Dean's first choice in cabinet positions, he has publicly said, would be the Department of Health and Human Services, for which he would be eminently qualified. But he is also eminently qualified to be Secretary of Commerce, and if appointed to that position, would likely be one of the great Secretaries of Commerce in our history.
One of the most pro-business Democrats in the Pennsylvania legislature I have served with was Jeff Coy, now a member of the Pennsylvania Casino Control Commission. He actively supported a company, AMP, that was facing a hostile takeover from Tyco, whose CEO, Dennis Kozlowski, would ultimately be imprisoned for stealing millions of corporate resources.
A legislator unsympathetic to AMP's plight complained that AMP had never made any campaign contributions to Pennsylvania legislators. Coy himself was a strong fundraiser in a heavily Republican district. But he knew what business was really about.

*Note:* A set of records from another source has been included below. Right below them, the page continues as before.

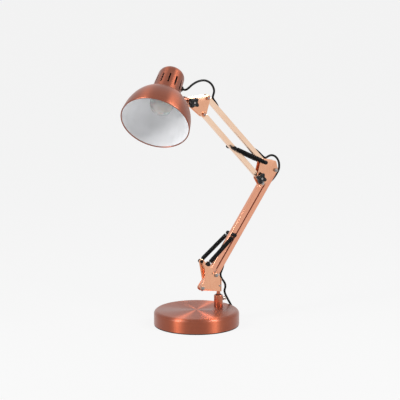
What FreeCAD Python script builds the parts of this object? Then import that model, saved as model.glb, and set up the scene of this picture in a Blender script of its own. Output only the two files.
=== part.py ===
import FreeCAD, Part
import math
import os
from FreeCAD import Placement, Rotation, Vector

# ---------------------------------------------------------------------------
# Driving dimensions, in millimetres and degrees.
# The origin is the centre of the base's underside, +Z is up, the two arms
# stand in the plane y = 0, the shade reaches towards -X and -Y is the near side.
# ---------------------------------------------------------------------------

# base
BASE_RADIUS = 95.0
BASE_HEIGHT = 34.0
BASE_EDGE_ROUND = 8.5
BASE_WALL = 1.2
PAD_THICKNESS = 2.0
PAD_INSET = 0.8
FLOOR_PLATE_THICKNESS = 1.2
WEIGHT_INSET = 11.0
WEIGHT_THICKNESS = 14.0

# post, bush and swivel stem
POST_X = 55.4
POST_RADIUS = 10.0
POST_HEIGHT = 28.0
POST_EDGE_ROUND = 2.2
SPIGOT_RADIUS = 6.0
SPIGOT_FOOT = 8.0
BUSH_WALL = 1.4
BUSH_FLANGE = 1.0
BUSH_FLANGE_REACH = 1.2
STEM_RADIUS = 4.0
STEM_FOOT = 32.0
STEM_TOP = 97.0
STEM_COLLAR_HEIGHT = 2.0
STEM_COLLAR_REACH = 1.2
RUNNING_GAP = 0.06
POST_WASHER_RADIUS = 12.0
POST_WASHER_THICKNESS = 1.5
POST_NUT_HEIGHT = 8.0
POST_NUT_ACROSS_FLATS = 18.0
RIVET_Z = 84.0
RIVET_RADIUS = 1.6
RIVET_HEAD_RADIUS = 2.6
RIVET_HEAD_HEIGHT = 0.9
SPACER_RADIUS = 3.4

# thumb screw that locks the stem
THUMB_SCREW_Z = 52.0
THUMB_HEAD_RADIUS = 4.2
THUMB_HEAD_LENGTH = 7.0
THUMB_HEAD_STANDOFF = 1.0
THUMB_COLLAR_RADIUS = 3.0
THUMB_THREAD_RADIUS = 2.0
THUMB_GROOVES = 16
THUMB_GROOVE_RADIUS = 0.5

# channel bars of both arms
BAR_WIDTH = 11.0
BAR_DEPTH = 11.0
BAR_WALL = 1.0
BAR_WEB_OFFSET = 4.5
BAR_END = 6.0
BAR_END_ROUND = 4.0

# lower arm
LOWER_LENGTH = 271.0
LOWER_ANGLE = 55.92
LOWER_INNER_X, LOWER_INNER_Z = 10.8, 82.8
LOWER_OUTER_X, LOWER_OUTER_Z = 45.6, 109.0
LOWER_ANCHOR_AT = 138.0

# folded bracket, its fold and its ears
EAR_X, EAR_Z = 19.4, 139.0
EAR_RADIUS = 6.3
EAR_FLARE = 6.6
BRACKET_FOOT, BRACKET_SHOULDER = 70.5, 99.5
BRACKET_FOLD_ROUND = 1.5
BRACKET_TOP_RADIUS = 6.5
BRACKET_LOBE_RADIUS = 5.2
BEND_LOW_DX, BEND_LOW_DZ = 7.2, 16.5
BEND_HIGH_DX, BEND_HIGH_DZ = -7.0, 4.6
BEND_CORNER_ROUND = 0.8
SHEET = 1.2

# elbow, measured from the upper pivot of the lower inner bar
ELBOW_INNER_DX, ELBOW_INNER_DZ = -7.3, 12.3
ELBOW_OUTER_DX, ELBOW_OUTER_DZ = 2.7, 47.8
ELBOW_CORNER_DX, ELBOW_CORNER_DZ = 31.6, 43.0
ELBOW_PLATE_RADIUS = 7.0
ELBOW_SMALL_RADIUS = 6.0
ELBOW_CORNER_RADIUS = 5.0

# upper arm
UPPER_LENGTH = 209.0
UPPER_ANGLE = 132.43
UPPER_ANCHOR_AT = 100.0

# head: the tilt pivot, measured from the upper pivot of the upper inner bar
HEAD_PIVOT_DX, HEAD_PIVOT_DZ = -29.1, 29.1
HEAD_NOSE_RADIUS = 9.5
HEAD_PLATE_RADIUS = 6.6

# side plates, bolts, nuts and washers
PLATE_GAP = 12.4
BOLT_RADIUS = 2.5
PIVOT_WASHER_RADIUS = 5.0
PIVOT_WASHER_THICKNESS = 0.6
BOLT_HEAD_RADIUS = 4.2
BOLT_HEAD_HEIGHT = 2.6
BOLT_HEAD_ROUND = 1.2
BOLT_TIP = 1.2
NUT_ACROSS_FLATS = 8.0
NUT_HEIGHT = 3.4

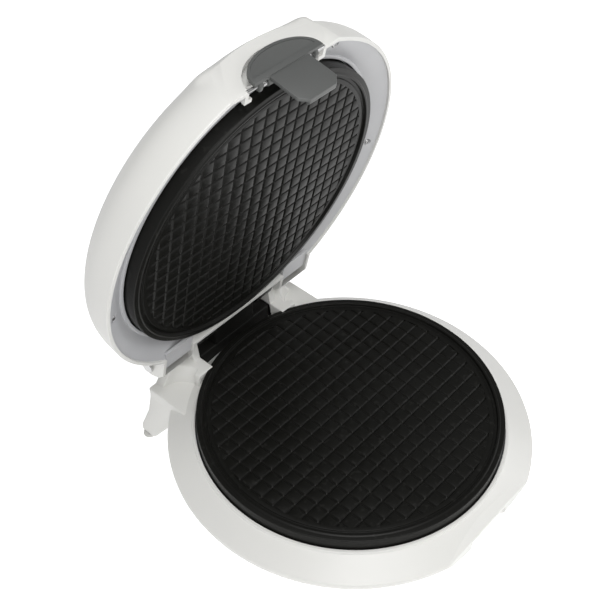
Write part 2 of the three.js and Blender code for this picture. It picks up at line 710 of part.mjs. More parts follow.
// ---------------------------------------------------------------- latch
function latchLever() {
  const y = -latchPivotY;
  const face = -(frontFlat + 4.6);
  const back = face + tabPlate;
  const tabShape = new THREE.Shape();
  const bevel = 1.6;
  const bevelDepth = 0.9;
  tabShape.absellipse(0, 0, tabHalfWidth - bevel, tabHeight - bevel, 0, Math.PI, false);
  tabShape.lineTo(-(tabHalfWidth - bevel), -0.4);
  tabShape.lineTo(tabHalfWidth - bevel, -0.4);
  const tab = new THREE.ExtrudeGeometry(tabShape, {
    depth: tabPlate - 2 * bevelDepth,
    bevelEnabled: true,
    bevelThickness: bevelDepth,
    bevelSize: bevel,
    bevelSegments: 1,
    curveSegments: 12,
  });
  tab.rotateX(Math.PI / 2).translate(0, back - bevelDepth, latchZ);
  const tongueFront = -(frontFlat + 0.9) - tongueThickness;
  const tongueBack = -(frontFlat + 0.9);
  const tip = level(tongueReach);
  const tongue = block(-tongueHalfWidth, tongueHalfWidth, tongueFront, tongueBack, tip, latchZ + 3);
  const hook = acrossX([
    [tongueBack - 0.5, tip], [tongueBack + 1, tip], [tongueBack + hookLength, tip + 1.8],
    [tongueBack + hookLength, tip + hookThickness], [tongueBack - 0.5, tip + hookThickness],
  ], -tongueHalfWidth, tongueHalfWidth);
  const corner = 5;
  const chamfers = bothSides((side) => {
    const wedge = new THREE.BoxGeometry(2 * corner, 20, 2 * corner).rotateY(Math.PI / 4);
    return solid(wedge.translate(side * (tongueHalfWidth + corner * 0.42), tongueBack, tip - corner * 0.42));
  });
  const bar = rodAlongX(3, -tongueHalfWidth - 1, tongueHalfWidth + 1, y, latchZ, 14);
  const web = block(-tongueHalfWidth - 1, tongueHalfWidth + 1, back - 0.5, y, latchZ - 0.4, latchZ + 3);
  const ears = bothSides((side) => sidePrism(side, 21, 23.4, [
    [back - 0.5, latchZ + 8], [back - 0.5, latchZ - 0.4], [y - 1, latchZ - 3], [y + 2.5, latchZ - 2.6],
    [y + 3, latchZ + 1.5], [y - 1, latchZ + 3.4],
  ]));
  const bore = rodAlongX(latchPinRadius + 0.2, -40, 40, y, latchZ, 10);
  const lever = join([solid(tab), cut(join([tongue, hook]), chamfers), web, bar, ...ears]);
  return cut(lever, [bore]);
}

function latchPin() {
  const reach = scoopHalfWidth + 1.2;
  return rodAlongX(latchPinRadius, -reach, reach, -latchPivotY, latchZ, 10);
}

// A torsion spring coiled round the pin, with one arm resting on the scoop.
function latchSpring() {
  const coil = 1.9;
  const turns = 3;
  const start = -20.2;
  const pitch = 0.95;
  const steps = 14 * turns;
  const path = Array.from({ length: steps + 1 }, (_, i) => {
    const turn = 2 * Math.PI * i / 14;
    return new THREE.Vector3(start + pitch * i / 14, coil * Math.sin(turn), coil * Math.cos(turn));
  });
  path.push(new THREE.Vector3(start + pitch * turns + 0.1, coil + 1.2, coil + 1.6));
  const curve = new THREE.CatmullRomCurve3(path);
  const wire = new THREE.Shape().absarc(0, 0, 0.4, 0, 2 * Math.PI);
  const geometry = new THREE.ExtrudeGeometry(wire, { steps: 36, extrudePath: curve, curveSegments: 3 });
  return solid(geometry.translate(0, -latchPivotY, latchZ));
}

// ---------------------------------------------------------------- indicator lamps
function lampSeat() {
  const radius = Math.hypot(lampSpacing, lampY);
  const share = (1 - (radius / lidRadius) ** 2.2) ** (1 / 3.6);
  return closingHeight + share * domeHeight;
}

function lampLens(side) {
  const top = lampSeat() + 1.6;
  const under = lampSeat() - wall - 3;
  const lens = turned([
    [0, under - 2], [5.4, under - 2], [5.4, under], [lampRadius, under], [lampRadius, top - 1.2],
    [lampRadius - 1, top - 0.2], [0, top],
  ], 14);
  return lens.translate([side * lampSpacing, lampY, 0]);
}

function neonLamp(side) {
  const top = lampSeat() - wall - 5.4;
  return rodAlongZ(2.6, top - 9, top, side * lampSpacing, lampY, 10);
}

// ---------------------------------------------------------------- assembly
function piece(name, body, finish) {
  const mesh = new THREE.Mesh(geometryOf(body), new THREE.MeshStandardMaterial(finish));
  mesh.name = name;
  return mesh;
}

const sideName = (side) => (side < 0 ? 'left' : 'right');

// Pieces of one baking head, drawn face up with the plate's rim at height 0.
function bakingHead(prefix, grooveShift) {
  const head = new THREE.Group();
  head.add(piece(`${prefix}_plate`, bakingPlate(grooveShift), coating));
  head.add(piece(`${prefix}_heating_element`, heatingElement(), steel));
  head.add(piece(`${prefix}_heat_shield`, heatShield(), sheet));
  head.add(piece(`${prefix}_thermostat`, thermostat(), sheet));
  [0, 120, 240].forEach((degrees, i) => {
    const [x, y] = onOrbit(plateBossOrbit, degrees + 60);
    const screw = piece(`${prefix}_plate_screw_${i + 1}`, panScrew(1.5, 9, 3.6, 2.2), steel);
    screw.position.set(x, y, plateScrewSeat);
    head.add(screw);
  });
  return head;
}

const appliance = new THREE.Group();

const base = new THREE.Group();
base.add(piece('base_shell', baseShell(), white));
base.add(piece('bottom_cover', bottomCover(), white));
base.add(piece('base_hinge_block', baseHingeBlock(), black));
base.add(piece('cord_gland', cordGland(), black));
base.add(piece('terminal_block', terminalBlock(), white));
base.add(piece('hinge_pin', hingePin(), steel));

for (const side of [-1, 1]) {
  const front = piece(`front_foot_${sideName(side)}`, rubberFoot(frontFootRadius, footRecess - fit), rubber);
  front.position.set(side * frontFootPlace, -frontFootPlace, 0);
  base.add(front);
  const rear = piece(`rear_foot_${sideName(side)}`, rubberFoot(rearFootRadius, -footHeight + 2), rubber);
  const splay = legSplay * (level(26) + footHeight - 2.4);
  rear.position.set(side * (armOuter - legThickness / 2 + splay), armEnd - 4.5, 0);
  base.add(rear);
  base.add(piece(`hinge_pin_cap_${sideName(side)}`, pinCap(side), steel));
}

coverScrewAngles.forEach((degrees, i) => {
  const [x, y] = onOrbit(coverScrewOrbit, degrees);
  const screw = piece(`cover_screw_${i + 1}`, panScrew(1.4, 11, 3.5, 0.9), steel);
  screw.position.set(x, y, coverScrewSeat);
  base.add(screw);
});

// The lower plate's grooves lie halfway between the upper plate's.
const lowerHead = bakingHead('lower', 0.5);
lowerHead.add(piece('lower_thermal_fuse', thermalFuse(), glass));
lowerHead.position.z = closingHeight - plateGap / 2;
base.add(lowerHead);

// The lid is drawn closed and then turned back about the hinge axis.
const lid = new THREE.Group();
lid.add(piece('lid_shell', lidShell(), white));
lid.add(piece('lid_ring', lidRing(), white));
lid.add(piece('lid_hinge_block', lidHingeBlock(), black));
lid.add(piece('latch_lever', latchLever(), grey));
lid.add(piece('latch_pin', latchPin(), steel));
lid.add(piece('latch_spring', latchSpring(), steel));
lid.add(piece('power_lamp_lens', lampLens(-1), amber));
lid.add(piece('ready_lamp_lens', lampLens(1), green));
lid.add(piece('power_neon_lamp', neonLamp(-1), glass));
lid.add(piece('ready_neon_lamp', neonLamp(1), glass));

lidScrewAngles.forEach((degrees, i) => {
  const [x, y] = onOrbit(lidScrewOrbit, degrees);
  const screw = piece(`lid_screw_${i + 1}`, panScrew(1.1, 9, 2.2, 0.9), steel);
  screw.position.set(x, y, ringFace(lidScrewOrbit) + lidScrewSink - 0.3);
  lid.add(screw);
});

const upperHead = bakingHead('upper', 0);
upperHead.rotation.y = Math.PI;
upperHead.position.z = closingHeight + plateGap / 2;
lid.add(upperHead);

lid.position.set(0, -hingeY, -hingeHeight);
const lidHinge = new THREE.Group();
lidHinge.position.set(0, hingeY, hingeHeight);
lidHinge.rotation.x = -THREE.MathUtils.degToRad(openAngle);
lidHinge.add(lid);

appliance.add(base, lidHinge);

export default appliance;
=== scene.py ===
"""Looks for the round waffle maker: shells, baking plates and latch built round the CAD frame."""

import math

import bmesh
import bpy
from mathutils import Matrix, Vector


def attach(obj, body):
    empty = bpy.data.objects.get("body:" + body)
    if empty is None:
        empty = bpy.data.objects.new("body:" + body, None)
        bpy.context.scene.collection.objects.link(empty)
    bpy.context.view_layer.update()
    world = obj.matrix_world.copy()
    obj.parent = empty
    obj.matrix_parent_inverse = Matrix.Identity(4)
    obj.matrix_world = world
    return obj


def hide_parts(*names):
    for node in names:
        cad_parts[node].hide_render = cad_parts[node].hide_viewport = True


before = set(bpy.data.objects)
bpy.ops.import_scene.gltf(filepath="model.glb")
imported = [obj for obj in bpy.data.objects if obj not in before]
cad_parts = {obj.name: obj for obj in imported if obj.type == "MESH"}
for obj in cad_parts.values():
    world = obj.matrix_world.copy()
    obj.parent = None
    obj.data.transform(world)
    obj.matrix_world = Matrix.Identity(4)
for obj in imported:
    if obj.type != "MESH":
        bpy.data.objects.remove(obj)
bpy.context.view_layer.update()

# ---------------------------------------------------------------- sizes, in millimetres
CLOSING = 50.0                      # height where the plates meet
HINGE_Y = 119.5
HINGE_Z = 64.3
OPEN_ANGLE = 77.4                   # how far the lid stands open at rest, in degrees
PLATE_RADIUS = 105.0
PLATE_GAP = 0.6
PLATE_SHOW = 8.6                    # how far a plate stands out of its lip
LIP_INNER = 106.0
LIP_OUTER = 108.2
LID_RADIUS = 125.6
LID_FLOOR = 50.6
DOME_HEIGHT = 51.7
FRONT_FLAT = 118.0                  # distance from the middle to the flat front of base and lid
WALL = 2.5
GRID_RADIUS = 94.4
GROOVE_PITCH = 2 * GRID_RADIUS / 19.4
GROOVE_WIDTH = 1.7
GROOVE_DEPTH = 1.0
ROUND_STEPS = 256

# ---------------------------------------------------------------- mesh helpers
scene = bpy.context.scene


def prism(outline, low, high, axis="X"):
    """A solid with a flat outline drawn across one axis and pulled along that axis."""
    bm = bmesh.new()
    place = {
        "X": lambda u, v: (low, u, v),
        "Y": lambda u, v: (u, low, v),
        "Z": lambda u, v: (u, v, low),
    }[axis]
    face = bm.faces.new([bm.verts.new(place(u, v)) for u, v in outline])
    pulled = bmesh.ops.extrude_face_region(bm, geom=[face])["geom"]
    way = {"X": Vector((1, 0, 0)), "Y": Vector((0, 1, 0)), "Z": Vector((0, 0, 1))}[axis]
    moved = [v for v in pulled if isinstance(v, bmesh.types.BMVert)]
    bmesh.ops.translate(bm, verts=moved, vec=way * (high - low))
    bmesh.ops.recalc_face_normals(bm, faces=bm.faces)
    return bm


def box(low, high):
    """A block between two opposite corners."""
    bm = bmesh.new()
    bmesh.ops.create_cube(bm, size=1)
    size = [top - bottom for bottom, top in zip(low, high)]
    middle = [(top + bottom) / 2 for bottom, top in zip(low, high)]
    bmesh.ops.scale(bm, verts=bm.verts, vec=size)
    bmesh.ops.translate(bm, verts=bm.verts, vec=middle)
    return bm


def rod(radius, start, end, axis, at, steps=32, end_radius=None):
    """A round bar along one axis; at holds its two other coordinates."""
    bm = bmesh.new()
    last = radius if end_radius is None else end_radius
    bmesh.ops.create_cone(
        bm, cap_ends=True, segments=steps, radius1=radius, radius2=last, depth=end - start)
    middle = (start + end) / 2
    if axis == "X":
        bmesh.ops.rotate(bm, verts=bm.verts, matrix=Matrix.Rotation(math.pi / 2, 3, "Y"))
        offset = (middle, at[0], at[1])
    elif axis == "Y":
        bmesh.ops.rotate(bm, verts=bm.verts, matrix=Matrix.Rotation(-math.pi / 2, 3, "X"))
        offset = (at[0], middle, at[1])
    else:
        offset = (at[0], at[1], middle)
    bmesh.ops.translate(bm, verts=bm.verts, vec=offset)
    return bm


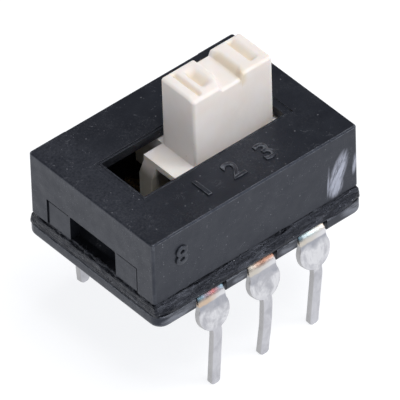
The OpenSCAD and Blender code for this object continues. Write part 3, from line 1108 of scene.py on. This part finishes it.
@dataclass
class SealBead:
    """The rough bead in the seam between base and housing, with crumbs of resin on it."""

    side_out: float = 0.25
    end_out: float = 0.03
    corner: float = 0.12
    corner_steps: int = 8
    lip_under: float = 0.6
    back: float = -0.14
    skin: float = -0.09
    skin_low: float = 0.47
    top_gap: float = 0.01
    slope: tuple[Point2, ...] = ((1.0, 0.0), (0.98, 0.07), (0.74, 0.17), (0.46, 0.29), (0.2, 0.4))
    step: float = 0.03
    section_step: float = 0.035
    taper: float = 0.7
    taper_share: float = 0.65
    ripple: float = 0.085
    ripple_gain: float = 4.0
    ripple_scale: float = 4.5
    ripple_detail: float = 4.0
    ripple_rough: float = 0.6
    ripple_middle: float = 0.6
    ripple_stretch: Triple = (0.24, 0.6, 1.0)
    rise_gain: float = 7.0
    end_zone: float = 0.06
    crack: float = 0.17
    end_calm: float = 0.85
    crumb: float = 0.026
    crumb_least: Triple = (0.4, 0.35, 0.35)
    crumb_most: Triple = (1.3, 0.9, 0.8)
    crumbs_per_mm2: float = 3.0
    spread_seed: int = 7
    size_seed: int = 11
    turn_seed: int = 5
    housing: Box = field(default_factory=lambda: Box.of("housing"))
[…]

"You know," Coy said. "Businesses don't exist to make campaign contributions. They exist to make products and employ people."
Howard Dean also knows what businesses are all about. That's why he would make a great Secretary of Commerce, even if the position is not his first choice and he is not Obama's first choice.
Calvin Coolidge famously said that the business of America was business. We need a Secretary of Commerce who will say that the business of business IN the United States IS the United States.